◆ Exercise objective ◆
Find each line containing the string "json" and return it.
________________________________________
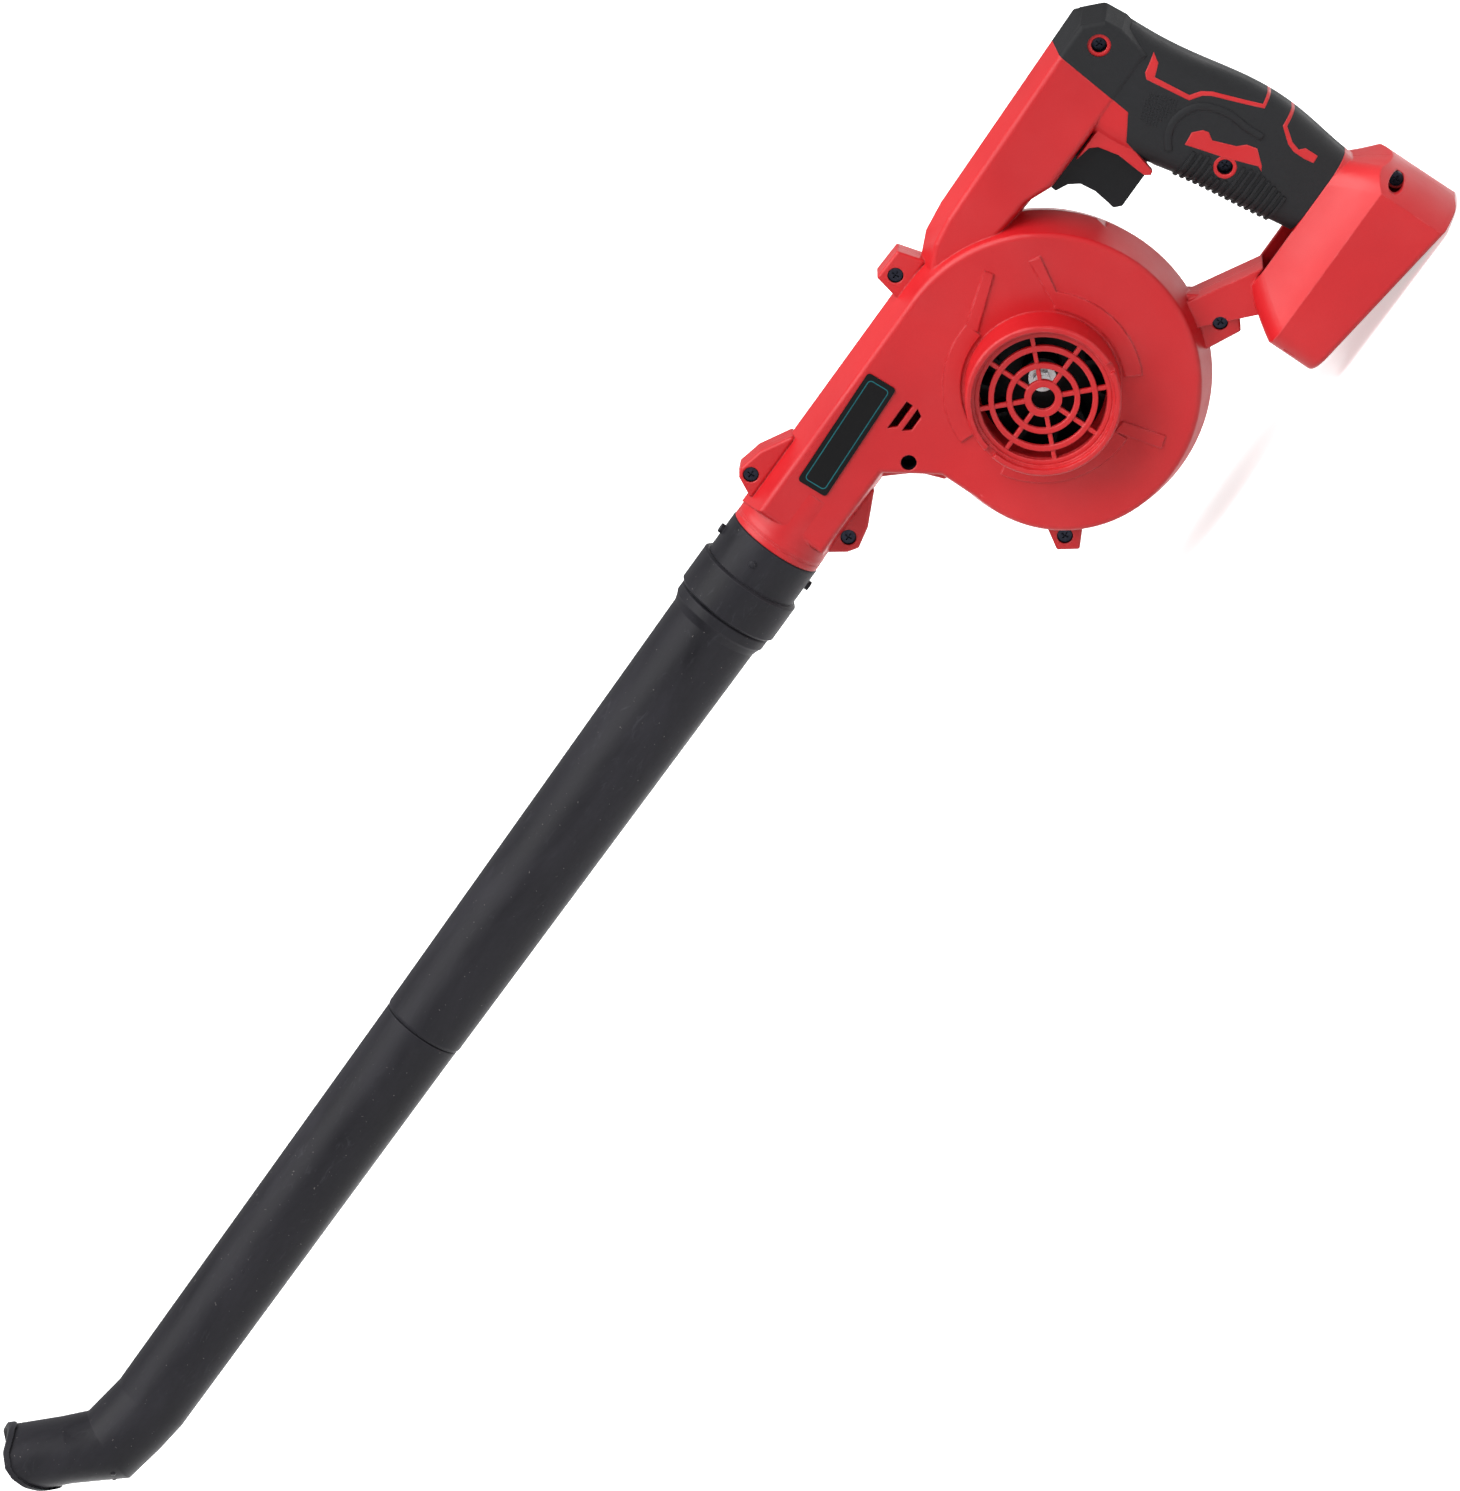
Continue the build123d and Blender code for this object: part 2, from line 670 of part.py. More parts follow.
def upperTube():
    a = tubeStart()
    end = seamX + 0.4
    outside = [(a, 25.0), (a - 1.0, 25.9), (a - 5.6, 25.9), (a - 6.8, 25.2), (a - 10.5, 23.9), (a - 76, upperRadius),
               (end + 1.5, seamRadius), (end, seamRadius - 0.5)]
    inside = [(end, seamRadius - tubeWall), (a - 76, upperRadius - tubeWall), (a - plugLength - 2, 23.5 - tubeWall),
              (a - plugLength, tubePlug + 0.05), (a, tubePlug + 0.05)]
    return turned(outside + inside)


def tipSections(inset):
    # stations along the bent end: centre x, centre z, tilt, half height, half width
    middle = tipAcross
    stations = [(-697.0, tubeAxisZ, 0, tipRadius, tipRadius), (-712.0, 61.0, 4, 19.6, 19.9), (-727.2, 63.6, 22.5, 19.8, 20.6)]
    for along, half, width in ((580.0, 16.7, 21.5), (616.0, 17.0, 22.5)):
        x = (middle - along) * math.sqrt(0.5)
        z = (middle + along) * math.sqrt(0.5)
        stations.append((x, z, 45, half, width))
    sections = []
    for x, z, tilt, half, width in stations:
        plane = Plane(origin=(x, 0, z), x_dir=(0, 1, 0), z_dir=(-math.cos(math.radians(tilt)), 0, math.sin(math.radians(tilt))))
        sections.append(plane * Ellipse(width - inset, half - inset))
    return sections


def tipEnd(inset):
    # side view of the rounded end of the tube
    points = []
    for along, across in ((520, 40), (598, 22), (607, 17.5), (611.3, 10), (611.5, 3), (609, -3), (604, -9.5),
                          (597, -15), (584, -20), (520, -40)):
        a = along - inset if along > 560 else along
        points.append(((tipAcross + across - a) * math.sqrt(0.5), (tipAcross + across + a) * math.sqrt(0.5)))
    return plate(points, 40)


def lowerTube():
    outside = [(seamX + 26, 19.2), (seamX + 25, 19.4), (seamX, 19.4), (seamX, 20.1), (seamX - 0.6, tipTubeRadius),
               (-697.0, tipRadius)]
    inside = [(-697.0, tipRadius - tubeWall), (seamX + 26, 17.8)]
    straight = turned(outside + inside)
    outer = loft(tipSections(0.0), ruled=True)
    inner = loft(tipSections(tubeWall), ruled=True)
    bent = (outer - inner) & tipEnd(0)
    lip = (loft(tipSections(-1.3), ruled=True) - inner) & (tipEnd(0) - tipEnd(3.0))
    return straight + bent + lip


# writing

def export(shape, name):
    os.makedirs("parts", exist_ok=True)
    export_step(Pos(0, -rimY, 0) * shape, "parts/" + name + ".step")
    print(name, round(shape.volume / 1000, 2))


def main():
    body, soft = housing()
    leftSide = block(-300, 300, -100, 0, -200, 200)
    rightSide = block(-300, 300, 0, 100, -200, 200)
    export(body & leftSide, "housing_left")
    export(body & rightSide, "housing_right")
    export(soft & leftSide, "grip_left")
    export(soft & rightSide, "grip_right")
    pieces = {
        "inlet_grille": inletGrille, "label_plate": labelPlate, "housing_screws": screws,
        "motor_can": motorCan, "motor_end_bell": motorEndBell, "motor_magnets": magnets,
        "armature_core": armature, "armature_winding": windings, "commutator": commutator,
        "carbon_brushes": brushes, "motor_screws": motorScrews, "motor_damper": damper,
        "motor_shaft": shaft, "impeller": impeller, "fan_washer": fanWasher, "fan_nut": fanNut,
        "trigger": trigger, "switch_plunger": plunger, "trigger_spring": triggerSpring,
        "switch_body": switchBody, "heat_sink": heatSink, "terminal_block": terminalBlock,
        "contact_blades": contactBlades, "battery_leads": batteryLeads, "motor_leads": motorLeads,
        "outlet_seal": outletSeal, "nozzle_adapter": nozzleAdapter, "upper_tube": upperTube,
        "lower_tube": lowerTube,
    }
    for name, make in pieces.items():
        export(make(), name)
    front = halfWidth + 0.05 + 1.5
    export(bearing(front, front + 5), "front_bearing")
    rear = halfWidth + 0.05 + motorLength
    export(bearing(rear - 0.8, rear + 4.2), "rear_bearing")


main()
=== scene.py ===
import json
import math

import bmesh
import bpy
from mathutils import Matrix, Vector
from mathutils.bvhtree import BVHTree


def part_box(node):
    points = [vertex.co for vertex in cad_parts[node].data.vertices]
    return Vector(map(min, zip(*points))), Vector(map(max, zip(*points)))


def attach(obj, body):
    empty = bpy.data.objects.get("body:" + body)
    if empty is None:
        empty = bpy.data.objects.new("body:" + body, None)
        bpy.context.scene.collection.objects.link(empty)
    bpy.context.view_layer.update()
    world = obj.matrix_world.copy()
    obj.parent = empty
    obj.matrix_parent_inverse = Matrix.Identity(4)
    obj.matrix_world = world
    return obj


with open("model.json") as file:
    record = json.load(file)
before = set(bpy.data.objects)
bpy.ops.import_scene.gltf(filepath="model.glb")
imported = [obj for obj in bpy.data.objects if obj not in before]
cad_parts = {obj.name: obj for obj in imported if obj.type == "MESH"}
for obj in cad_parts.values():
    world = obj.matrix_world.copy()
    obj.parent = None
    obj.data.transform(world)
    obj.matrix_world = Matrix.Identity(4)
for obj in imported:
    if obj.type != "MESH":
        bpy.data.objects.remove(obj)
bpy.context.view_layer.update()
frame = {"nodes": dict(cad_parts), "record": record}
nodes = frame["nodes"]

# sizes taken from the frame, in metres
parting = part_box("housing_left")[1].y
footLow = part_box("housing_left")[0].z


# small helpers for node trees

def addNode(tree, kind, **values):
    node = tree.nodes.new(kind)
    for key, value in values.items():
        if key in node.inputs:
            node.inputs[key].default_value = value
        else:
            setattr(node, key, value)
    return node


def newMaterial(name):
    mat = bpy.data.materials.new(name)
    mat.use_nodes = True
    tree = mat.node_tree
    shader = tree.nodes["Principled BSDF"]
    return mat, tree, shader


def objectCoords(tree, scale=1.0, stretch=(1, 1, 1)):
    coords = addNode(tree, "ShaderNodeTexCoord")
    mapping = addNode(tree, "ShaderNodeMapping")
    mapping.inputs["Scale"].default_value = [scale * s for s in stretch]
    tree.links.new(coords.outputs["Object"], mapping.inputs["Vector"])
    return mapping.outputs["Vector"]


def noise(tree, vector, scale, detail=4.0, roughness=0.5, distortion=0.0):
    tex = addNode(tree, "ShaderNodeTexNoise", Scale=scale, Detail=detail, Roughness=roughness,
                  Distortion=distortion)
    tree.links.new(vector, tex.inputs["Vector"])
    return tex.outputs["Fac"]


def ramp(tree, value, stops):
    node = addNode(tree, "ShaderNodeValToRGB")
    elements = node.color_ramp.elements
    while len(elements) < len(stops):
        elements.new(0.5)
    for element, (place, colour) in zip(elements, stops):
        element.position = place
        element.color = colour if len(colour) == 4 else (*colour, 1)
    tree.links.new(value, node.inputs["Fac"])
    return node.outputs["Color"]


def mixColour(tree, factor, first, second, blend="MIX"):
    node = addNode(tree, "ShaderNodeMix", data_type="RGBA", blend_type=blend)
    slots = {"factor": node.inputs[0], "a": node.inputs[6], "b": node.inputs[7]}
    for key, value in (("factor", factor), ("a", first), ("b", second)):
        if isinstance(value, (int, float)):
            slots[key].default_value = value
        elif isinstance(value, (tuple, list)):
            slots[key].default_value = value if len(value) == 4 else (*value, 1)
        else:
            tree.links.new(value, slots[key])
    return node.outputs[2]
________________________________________
◆ Completed task ◆
import json
with open("model.json") as file:
    record = json.load(file)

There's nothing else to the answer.